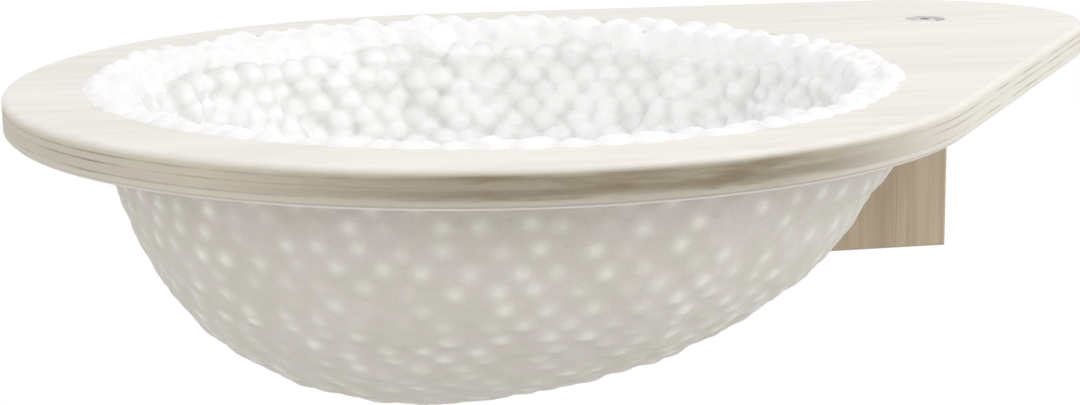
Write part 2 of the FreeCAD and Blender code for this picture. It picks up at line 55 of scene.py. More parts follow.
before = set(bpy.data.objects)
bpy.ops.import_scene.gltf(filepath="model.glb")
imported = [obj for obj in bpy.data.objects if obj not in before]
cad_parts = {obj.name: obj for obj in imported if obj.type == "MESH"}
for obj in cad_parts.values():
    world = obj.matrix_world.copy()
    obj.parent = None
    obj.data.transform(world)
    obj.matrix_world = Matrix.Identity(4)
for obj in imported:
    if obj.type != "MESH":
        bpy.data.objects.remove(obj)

########################################

> _AIM OF THE EXERCISE_:
The lines above should be duplicated exactly.

> _COMPLETE ANSWER_:
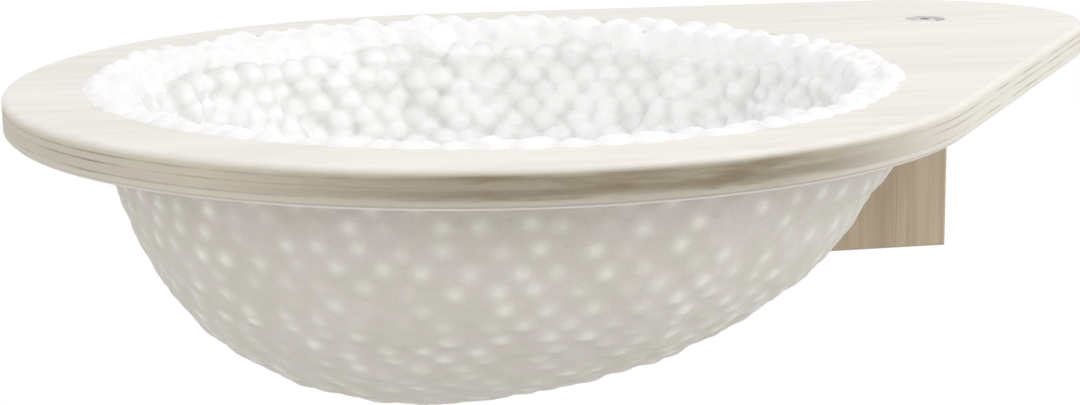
Write part 2 of the FreeCAD and Blender code for this picture. It picks up at line 55 of scene.py. More parts follow.
before = set(bpy.data.objects)
bpy.ops.import_scene.gltf(filepath="model.glb")
imported = [obj for obj in bpy.data.objects if obj not in before]
cad_parts = {obj.name: obj for obj in imported if obj.type == "MESH"}
for obj in cad_parts.values():
    world = obj.matrix_world.copy()
    obj.parent = None
    obj.data.transform(world)
    obj.matrix_world = Matrix.Identity(4)
for obj in imported:
    if obj.type != "MESH":
        bpy.data.objects.remove(obj)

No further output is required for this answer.